Re: Neural Networks, Programming Languages

  • From: "black ares" <matematicianu2003@xxxxxxxxxxx>
  • To: <programmingblind@xxxxxxxxxxxxx>
  • Date: Tue, 14 Oct 2008 22:28:11 +0300

I am interested in evry kind of documentationon lisp so if you can ofer something... More than the language it self, lisp ofer a variety of dialects (scheme) or other like it. I remember that I don't know at all tcl/tk, but with my lisp knowledge I was able to debug a program in tcl/tk. So if you have any good book on lisp and you are so kind to share it with me, i wait for it.

I use lisp in my programming job.
best regards
Black Ares
----- Original Message ----- From: "Sina Bahram" <sbahram@xxxxxxxxx>
To: <programmingblind@xxxxxxxxxxxxx>
Sent: Tuesday, October 14, 2008 10:04 PM
Subject: RE: Neural Networks, Programming Languages


To comment a little on this.

Lisp is not a functional programming language. It supports a myriad of
programming styles which is why it has survived and thrived in some
instances for over 50 years.

Lisp supports functional, procedural, logical, aspect oriented, and object
oriented styles just to name a very small few.

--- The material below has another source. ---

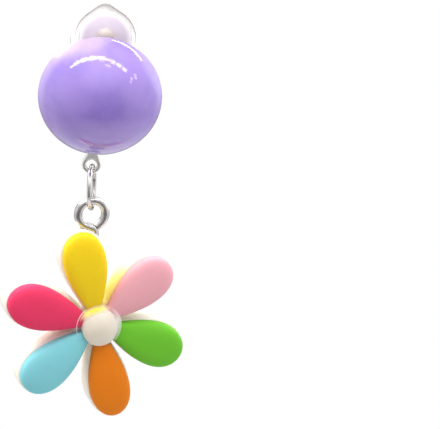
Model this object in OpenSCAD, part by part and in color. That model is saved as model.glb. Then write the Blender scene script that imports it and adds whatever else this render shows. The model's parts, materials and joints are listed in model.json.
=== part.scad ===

Also, it is truly a wonderful language. In less than 300 lines of code, I
was able to write a distributed evolutionary algorithm to do the class of
traveling salesman like problems efficiently and quite nicely.

As another example, the entire prolog language was implmented in lisp in the
back of my introduction to lisp book, for example. Some of the three and
five liners in lisp are truly mind blowing.

*chuckling*, and folks think I'm a java guy, *snicker*, man do I have them
fooled.

I wish I had an opportunity to use lisp on a daily basis.

Take care,
Sina

________________________________

From: programmingblind-bounce@xxxxxxxxxxxxx
[mailto:programmingblind-bounce@xxxxxxxxxxxxx] On Behalf Of black ares
Sent: Tuesday, October 14, 2008 2:56 PM
To: programmingblind@xxxxxxxxxxxxx
Subject: Re: Neural Networks, Programming Languages


You can make A.I. even with visual c#, but you must make a lot of code.
There are other programming paradigms more dedicated to this.
1. Functional programming (represented by lisp/scheme)
2. Logical programming (represented by prolog)

for example a gcd calculation in prolog will look like:
gcd(x,0,X).
gcd(X,Y,D):-R is X MOD Y,gcd(Y,R,D).

Thats all
now you can make
gcd(15,5,X).
and in d you will have the result.

Compare this with a traditional procedural/oop programming euclid algorithm
and you will see the benefits.
For having A.I. is necessary to have the learning capability in your
software
that means that a method have to change is behavior from a calling to
another.
To be more explicit let say we have a method that receive 2 parameters
x and y to integers
at first call the method returns the sum of the two numbers.
Some where in time at another call the same method with same parameters have
to return the product of the two integers.
that according to some lines which are between those two calls.
And this change in behavior must be not predictiv
so you can not do an if in the method and according to an conditon return
either the sum or the product.
For this situation functional programming respond better than other
paradigms.
Because in a functional programming language you can modify the body of a
function easy from call to call.
in c# in dotnet 2.0 this is posible only using reflection.
dotnet 3.0 introduced 2 new things that I like very much
1. linq
2. f#

Also you can find on the net libraries written for c# used to interpret
lisp/prolog.
I worked with some of them in time to get faster results.

best regards.
bBlack Ares

----- Original Message ----- From: Ricks Place <mailto:OFBGMail@xxxxxxxxx>
To: programmingblind@xxxxxxxxxxxxxx
<mailto:programmingblind@xxxxxxxxxxxxx>
Sent: Tuesday, October 14, 2008 1:40 PM
Subject: Neural Networks, Programming Languages

Hi Guys:
Just looking at overviews of how Neural Networks are used to predict
Stock Market movements. Is the AI done an any language like Vb.net or are
there specific Programming languages used here. I am just looking at the
possibilities to see if my programming and math knowledge would allow me to
play with them some.
I have a good background in math, stats and Vb.net and can, of
course, learn other things if necessary but what might they be?